Revenue vs Total Costs

Revenue
Total costs

What Is Break-Even Analysis?

Break-even analysis is a fundamental financial tool that identifies the exact point at which total revenue equals total costs — the point where a business neither makes a profit nor sustains a loss. Every unit sold beyond that point generates profit; every unit short of it represents a loss. Understanding your break-even point is essential for pricing decisions, production planning, and evaluating the viability of a business or product.

The break-even formula is straightforward: Break-Even Units = Fixed Costs ÷ Contribution Margin per Unit, where Contribution Margin = Selling Price − Variable Cost per Unit. Break-even revenue is simply Break-Even Units × Selling Price.

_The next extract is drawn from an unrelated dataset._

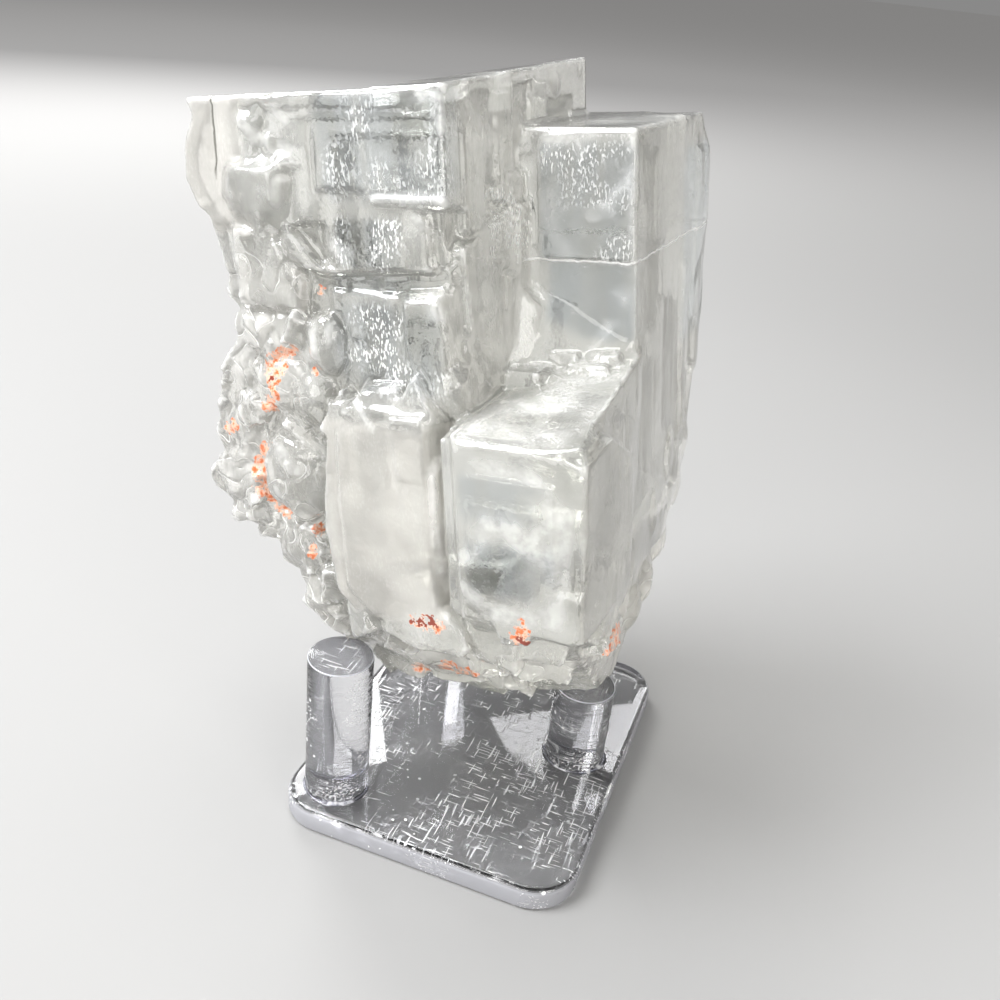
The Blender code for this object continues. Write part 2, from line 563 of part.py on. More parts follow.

Fixed Costs vs Variable Costs

Understanding the distinction between fixed and variable costs is the foundation of break-even analysis:

  • Fixed costs do not change with production volume. Rent, salaries of permanent staff, insurance premiums, equipment depreciation, and software subscriptions are typical fixed costs. A business pays these whether it produces 0 units or 10,000 units.
  • Variable costs scale directly with output. Raw materials, direct labor on a per-unit basis, shipping per order, and sales commissions are variable. If you sell twice as many units, variable costs double.
  • Semi-variable costs (also called mixed costs) have both a fixed component and a variable component — for example, a phone plan with a base fee plus per-minute charges. For break-even analysis, split these into their fixed and variable components.

Contribution Margin: The Key Metric

The contribution margin per unit is the selling price minus the variable cost per unit. It represents how much each sale "contributes" toward covering fixed costs and ultimately generating profit. Once your cumulative contribution margin across all units sold equals your fixed costs, you have reached break-even. Every unit sold thereafter contributes the full contribution margin as profit.

The contribution margin ratio (CM ratio) expresses this as a percentage of the selling price. A CM ratio of 62.5% means that 62.5 cents of every dollar of revenue goes toward fixed costs and profit. This ratio is also the break-even percentage of revenue — a useful metric when comparing different products or business lines.

How to Use Break-Even Analysis for Pricing

Break-even analysis works in both directions. If you know your volume, you can solve for the minimum price needed to break even. If you have a fixed price, you can determine the minimum volume required. This makes it an essential tool for testing whether a proposed price point is viable given realistic sales expectations, or for evaluating how much headroom you have to discount before profitability is threatened.

Limitations of Break-Even Analysis

Break-even analysis is a powerful planning tool, but it assumes linear relationships — that selling price per unit and variable cost per unit remain constant regardless of volume. In reality, bulk discounts may lower variable costs at higher volumes, and pricing may need to adjust as market conditions change. The model also does not account for time value of money or working capital requirements. Use break-even as a starting framework, then layer in more detailed financial modeling as your business grows.